Nous aurons, un jour, tous besoin d’eux parce que la Fédération de Russie est maintenant menacée, à court ou moyen terme, de fractionnements et de chaos et qu’aux premiers craquements, il faudra des hommes de leur force pour faire entendre la voix de la Raison et préserver la stabilité de l’Europe et du monde en préservant celle de la Russie.

Nous aurons tous besoin d’eux car si des guerres civiles venaient à déchirer un pays possédant le deuxième stock mondial d’armes nucléaires, de si longues frontières avec la Chine et l’Union européenne et de telles proximités avec l’Iran, l’Asie centrale et la Turquie, ces guerres s’étendraient vite au reste de la planète.

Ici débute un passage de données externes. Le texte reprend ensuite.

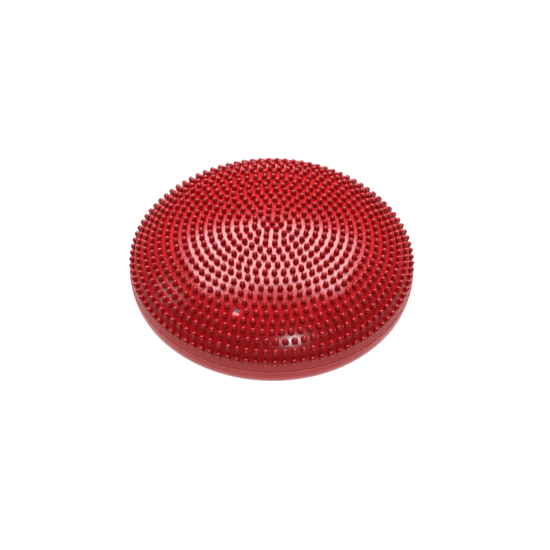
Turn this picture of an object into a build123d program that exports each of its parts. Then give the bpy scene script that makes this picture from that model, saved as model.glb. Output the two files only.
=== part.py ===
"""Wobble cushion: the hollow body of an inflatable PVC disc, with a needle valve near the rim.

Frame: the origin is the centre of the flat patch that rests on the floor, +Z is up, and bearings
start at +X. The nubs on the upper wall are soft surface relief and aren't solids here: they only set
the valve's place, because it takes the place of one nub. Millimetres and degrees.
"""
from build123d import *
from math import asin, cos, degrees, pi, radians, sin
import os

os.makedirs("parts", exist_ok=True)

# Bladder, outside of the wall
rim_radius = 165.0
equator_height = 46.0  # widest level, above the floor
crown_height = 68.3  # above the equator
foot_radius = 55.0  # flat patch on the floor
crown_radius = 377.0  # top arc of the dome
crown_angle = 17.0  # slope where the top arc ends
shoulder_angle = 45.0  # slope where the shoulder arc ends
under_angle = 30.0  # slope where the underside arc ends
wall = 3.5

# Welded seam
seam_height = 52.0
bead_radius = 0.9

# Valve, in place of one nub
nub_pitch = 10.13  # along the dome, from one ring of nubs to the next
valve_ring = 12  # counted from the top
valve_ring_places = 69  # nubs and valve in that ring
valve_step = 49  # places round the ring from +X
dimple_radius = 6.3
dimple_depth = 1.5
plug_head_radius = 2.5
plug_head_thickness = 1.0
plug_stem_radius = 2.0
plug_length = 12.5
plug_head_round = 0.4
plug_chamfer = 0.6
head_gap = 0.1
stem_gap = 0.05
needle_radius = 1.0
needle_depth = 8.0
needle_lead = 0.3
pocket_flange_radius = 9.0
pocket_flange_thickness = 1.8
pocket_sleeve_radius = 4.8
pocket_length = 11.0
pocket_round = 0.8
spot_face = 0.2  # depth of the flat that the pocket's flange is bonded to, at its middle


def closing_radii(run, rise, start, bend):
    """Radii of two tangent arcs, sloping from start to bend to upright, that cover the run and rise."""
    first_run = sin(radians(bend)) - sin(radians(start))
    first_rise = cos(radians(start)) - cos(radians(bend))
    last_run = 1 - sin(radians(bend))
    last_rise = cos(radians(bend))
    scale = first_run * last_rise - last_run * first_rise
    return (run * last_rise - rise * last_run) / scale, (rise * first_run - run * first_rise) / scale


top_height = equator_height + crown_height
shoulder_radius, rim_arc_radius = closing_radii(
    rim_radius - crown_radius * sin(radians(crown_angle)),
    crown_height - crown_radius * (1 - cos(radians(crown_angle))),
    crown_angle,
    shoulder_angle,
)
under_radius, low_arc_radius = closing_radii(
    rim_radius - foot_radius, equator_height, 0, under_angle
)


def seam_turn(inset):
    """Turn of the rim's arc from the widest level up to the seam, a given distance inside."""
    return degrees(asin((seam_height - equator_height) / (rim_arc_radius - inset)))


seam_radius = rim_radius - rim_arc_radius * (1 - cos(radians(seam_turn(0))))


def dome_outline(inset):
    """Half section of the upper half of the bladder, down to the seam, a given distance inside."""
    crown = JernArc((0, top_height - inset), (1, 0), crown_radius - inset, -crown_angle)
    shoulder = JernArc(
        crown @ 1, crown % 1, shoulder_radius - inset, crown_angle - shoulder_angle
    )
    rim = JernArc(
        shoulder @ 1, shoulder % 1, rim_arc_radius - inset, shoulder_angle + seam_turn(inset) - 90
    )
    Polyline(rim @ 1, (0, (rim @ 1).Y), crown @ 0)


def bowl_outline(inset):
    """Half section of the lower half of the bladder, up to the seam, a given distance inside."""
    foot = Line((0, inset), (foot_radius, inset))
    under = JernArc(foot @ 1, (1, 0), under_radius - inset, under_angle)
    low = JernArc(under @ 1, under % 1, low_arc_radius - inset, 90 - under_angle)
    rim = JernArc(low @ 1, low % 1, rim_arc_radius - inset, seam_turn(inset))
    Polyline(rim @ 1, (0, (rim @ 1).Y), foot @ 0)


def on_dome(distance):
    """Radius, height and slope of the dome's outside at a distance from its top along the surface."""
    radius, height, slope = 0.0, top_height, 0.0
    arcs = [
        (crown_radius, crown_angle),
        (shoulder_radius, shoulder_angle),
        (rim_arc_radius, 90.0),
    ]
    for arc_radius, arc_end in arcs:
        end = min(slope + degrees(distance / arc_radius), arc_end)
        distance -= arc_radius * radians(end - slope)
        radius += arc_radius * (sin(radians(end)) - sin(radians(slope)))
        height -= arc_radius * (cos(radians(slope)) - cos(radians(end)))
        slope = end
    return radius, height, slope


def surface_plane(distance, around):
    """Plane on the dome at a distance from its top and a bearing, with its normal out of the dome."""
    radius, height, slope = on_dome(distance)
    outwards = Vector(cos(around), sin(around), 0)
    return Plane(
        origin=outwards * radius + Vector(0, 0, height),
        x_dir=(-sin(around), cos(around), 0),
        z_dir=outwards * sin(radians(slope)) + Vector(0, 0, cos(radians(slope))),
    )


valve_plane = surface_plane(
    valve_ring * nub_pitch, 2 * pi * valve_step / valve_ring_places
)
valve_axis = Axis(valve_plane.origin, valve_plane.z_dir)
head_seat = -dimple_depth - plug_head_thickness

# Weld bead: a round ring along the seam, half of it outside the wall
with BuildPart() as seam_bead:
    with BuildSketch(Plane.XZ):
        with Locations((seam_radius, seam_height)):
            Circle(bead_radius)
    revolve(axis=Axis.Z)

# Upper half of the bladder
with BuildPart() as upper_shell:
    with BuildSketch(Plane.XZ):
        with BuildLine():
            dome_outline(0)
        make_face()
    revolve(axis=Axis.Z)
    with BuildSketch(Plane.XZ):
        with BuildLine():
            dome_outline(wall)
        make_face()
    revolve(axis=Axis.Z, mode=Mode.SUBTRACT)
    add(seam_bead.part, mode=Mode.SUBTRACT)
    with BuildSketch(valve_plane.offset(spot_face - wall)):
        Circle(pocket_flange_radius)
    extrude(amount=-pocket_flange_thickness, mode=Mode.SUBTRACT)
    with Locations(valve_plane.offset((dimple_radius**2 - dimple_depth**2) / 2 / dimple_depth)):
        Sphere((dimple_radius**2 + dimple_depth**2) / 2 / dimple_depth, mode=Mode.SUBTRACT)
    with BuildSketch(valve_plane.offset(head_seat)):
        Circle(plug_head_radius + head_gap)
    extrude(amount=wall, mode=Mode.SUBTRACT)
    with BuildSketch(valve_plane.offset(head_seat)):
        Circle(plug_stem_radius + stem_gap)
    extrude(amount=-wall, mode=Mode.SUBTRACT)
upper_shell.part.label = "upper_shell"
export_step(upper_shell.part, "parts/upper_shell.step")

# Lower half of the bladder
with BuildPart() as lower_shell:
    with BuildSketch(Plane.XZ):
        with BuildLine():
            bowl_outline(0)
        make_face()
    revolve(axis=Axis.Z)
    with BuildSketch(Plane.XZ):
        with BuildLine():
            bowl_outline(wall)
        make_face()
    revolve(axis=Axis.Z, mode=Mode.SUBTRACT)
    add(seam_bead.part, mode=Mode.SUBTRACT)
lower_shell.part.label = "lower_shell"
export_step(lower_shell.part, "parts/lower_shell.step")

seam_bead.part.label = "seam_bead"
export_step(seam_bead.part, "parts/seam_bead.step")

# Socket bonded inside the upper wall, which grips the plug's stem
pocket_plane = valve_plane.offset(spot_face - wall)
with BuildPart() as valve_pocket:
    with BuildSketch(pocket_plane):
        Circle(pocket_flange_radius)
    extrude(amount=-pocket_flange_thickness)
    with BuildSketch(pocket_plane):
        Circle(pocket_sleeve_radius)
    extrude(amount=-pocket_length)
    fillet(valve_pocket.faces().sort_by(valve_axis)[0].edges(), pocket_round)
    with BuildSketch(pocket_plane):
        Circle(plug_stem_radius + stem_gap)
    extrude(amount=-pocket_length, mode=Mode.SUBTRACT)
valve_pocket.part.label = "valve_pocket"
export_step(valve_pocket.part, "parts/valve_pocket.step")

# Rubber plug: a head that fills the bottom of the dimple, a stem, and a guide for the pump's needle
with BuildPart() as valve_plug:
    with BuildSketch(valve_plane.offset(head_seat)):
        Circle(plug_head_radius)
    extrude(amount=plug_head_thickness)
    with BuildSketch(valve_plane.offset(head_seat)):
        Circle(plug_stem_radius)
    extrude(amount=-plug_length)
    chamfer(valve_plug.faces().sort_by(valve_axis)[0].edges(), plug_chamfer)
    fillet(valve_plug.faces().sort_by(valve_axis)[-1].edges(), plug_head_round)
    with BuildSketch(valve_plane.offset(-dimple_depth)):
        Circle(needle_radius)
    extrude(amount=-needle_depth, mode=Mode.SUBTRACT)
    chamfer(valve_plug.faces().sort_by(valve_axis)[-1].inner_wires().edges(), needle_lead)
valve_plug.part.label = "valve_plug"
export_step(valve_plug.part, "parts/valve_plug.step")

print("valve at", valve_plane.origin, "axis", valve_plane.z_dir)
print("needle guide, middle", valve_plane.offset(-dimple_depth - (needle_depth + needle_lead) / 2).origin)
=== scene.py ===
"""Looks of the wobble cushion: a glossy red PVC disc with rings of nubs and a needle valve.

Metres. The origin is the middle of the patch that rests on the floor, +Z is up, and the first nub of
each ring lies on +X, apart from one ring that is turned by half a step.
"""

from math import asin, atan2, cos, degrees, pi, radians, sin

import bpy
from mathutils import Matrix, Vector

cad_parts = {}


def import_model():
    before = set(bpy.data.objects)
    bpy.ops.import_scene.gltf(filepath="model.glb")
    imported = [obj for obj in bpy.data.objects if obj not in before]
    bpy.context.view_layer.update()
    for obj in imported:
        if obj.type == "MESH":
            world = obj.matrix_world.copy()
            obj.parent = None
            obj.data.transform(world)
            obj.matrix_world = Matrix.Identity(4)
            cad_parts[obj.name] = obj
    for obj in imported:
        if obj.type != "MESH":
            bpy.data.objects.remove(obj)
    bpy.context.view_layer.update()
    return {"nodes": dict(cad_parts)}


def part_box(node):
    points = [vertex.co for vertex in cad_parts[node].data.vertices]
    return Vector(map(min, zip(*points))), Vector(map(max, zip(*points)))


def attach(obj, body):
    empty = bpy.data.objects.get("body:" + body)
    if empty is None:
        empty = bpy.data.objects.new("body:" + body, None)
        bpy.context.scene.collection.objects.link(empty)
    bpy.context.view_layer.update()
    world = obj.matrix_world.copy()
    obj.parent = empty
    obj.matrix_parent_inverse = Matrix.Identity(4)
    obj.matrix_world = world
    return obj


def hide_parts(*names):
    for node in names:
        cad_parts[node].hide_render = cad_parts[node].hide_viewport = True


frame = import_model()

MM = 0.001

# Bladder, from the CAD model
RIM_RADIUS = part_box("lower_shell")[1].x
SEAM_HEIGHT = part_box("upper_shell")[0].z
TOP_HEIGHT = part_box("upper_shell")[1].z
EQUATOR_HEIGHT = 46 * MM
FOOT_RADIUS = 55 * MM
CROWN_RADIUS = 377 * MM
CROWN_ANGLE = radians(17)
SHOULDER_ANGLE = radians(45)
UNDER_ANGLE = radians(30)
WALL = 3.5 * MM
UNDER_STEPS = 24  # mesh steps along each arc of the lower half
LOW_STEPS = 16
RIM_STEPS = 5

# Nubs
NUB_PITCH = 10.13 * MM
NUBS_PER_RING = [6, 12, 18, 24, 30, 36, 43, 48, 54, 58, 64, 69, 76, 84, 90, 94, 98]
STAGGERED_RING = 2  # turned by half a step
LAST_EVEN_RING = 15  # the rings past this one are further apart
RIM_SPREAD = 1.5 * MM  # added to each gap past that ring
NUB_HEIGHT = 6.5 * MM
NUB_FOOT_RADIUS = 3.25 * MM
NUB_SHOULDER_RADIUS = 3.1 * MM
NUB_SHOULDER_HEIGHT = 3.9 * MM
NUB_POINT = 1.1  # 1 makes the tip round and 2 makes it a cone
NUB_FILLET = 0.7 * MM
NUB_LEAN = 0.3  # share of the dome's slope that a nub leans by
CELL_STEPS = 3  # mesh steps along one side of a nub's cell
FOOT_STEPS = 2  # mesh steps up the foot of a nub
TIP_STEPS = 4  # mesh steps from a nub's shoulder to its tip
NUB_SPOKES = 4 * CELL_STEPS
CELL_SHARE = 0.45  # half of a cell's length along the dome, in nub pitches
CELL_CORNER = radians(225)  # direction of a cell's first corner from its middle

# Valve, in place of one nub
VALVE_RING = 12
VALVE_STEP = 49
DIMPLE_RADIUS = 6.3 * MM
DIMPLE_DEPTH = 1.5 * MM
DIMPLE_FULLNESS = 0.6  # 0 makes the dimple narrow and 1 makes it wide at the bottom
HEAD_RADIUS = 2.5 * MM
HEAD_THICKNESS = 1.0 * MM
HEAD_GAP = 0.1 * MM
HEAD_ROUND = 0.4 * MM
STEM_RADIUS = 2.0 * MM
STEM_GAP = 0.05 * MM
VALVE_SPOKES = 32
PLUG_LENGTH = 12.5 * MM
NEEDLE_RADIUS = 1.0 * MM
NEEDLE_DEPTH = 8.0 * MM

# Seam
BEAD_WIDTH = 0.9 * MM  # out from the middle of the bead
BEAD_HEIGHT = 0.8 * MM  # up from the middle of the bead
WELD_WAVES = ((7, 0.06, 1.3), (23, 0.05, 0.0), (61, 0.03, 0.0))  # waves round, size and start
LIP_EASE = 0.3 * MM  # how far the edge of each half is eased where they meet
LIP_STEP = 0.8 * MM
LIP_DROP = 0.03 * MM
LIP_INSIDE = WALL - 0.2 * MM
SKIN_END = 0.4 * MM  # the outer skins stop this far from the seam


# ---------------------------------------------------------------- outline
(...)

Ce n’est ainsi pas seulement parce leur bravoure et leur détermination sont admirables qu’il faut sauver Alexeï Navalny et Vladimir Kara-Mourza. Il faut empêcher que l’absences de soins, l’isolement systématique et les mauvais traitements ne les fassent mourir en prison parce que ni la Russie ni le monde ne peuvent se passer d’eux et que la violence avec laquelle le despote du Kremlin s’acharne contre eux dit toute sa peur de voir les Russes le rejeter et reprendre leur marche vers la liberté.

Ce sont les trois raisons pour lesquelles Timothy Garton-Ash, spécialiste de l’Europe contemporaine à Oxford, Ezio Mauro de la Repubblica, Adam Michnik, fondateur de Gazeta Wyborcza et moi-même, journaliste et eurodéputé, venons de lancer dans plusieurs journaux européens un appel aux hommes d’Etat et à tous les démocrates, aux artistes, aux syndicats, aux Eglises et aux intellectuels. Collectivement ou individuellement, y écrivons-nous, face-à-face ou sur les sites des ambassades russes ou du Kremlin, chacun de vous doit d’urgence dire à Vladimir Poutine : « Non, M. le Président, vous ne devez plus vous acharner contre Alexeï Navalny et Vladimir Kara-Mourza. Vous devez renoncer à vouloir leur mort, vous assurer qu’ils vivent et leur rendre la liberté. »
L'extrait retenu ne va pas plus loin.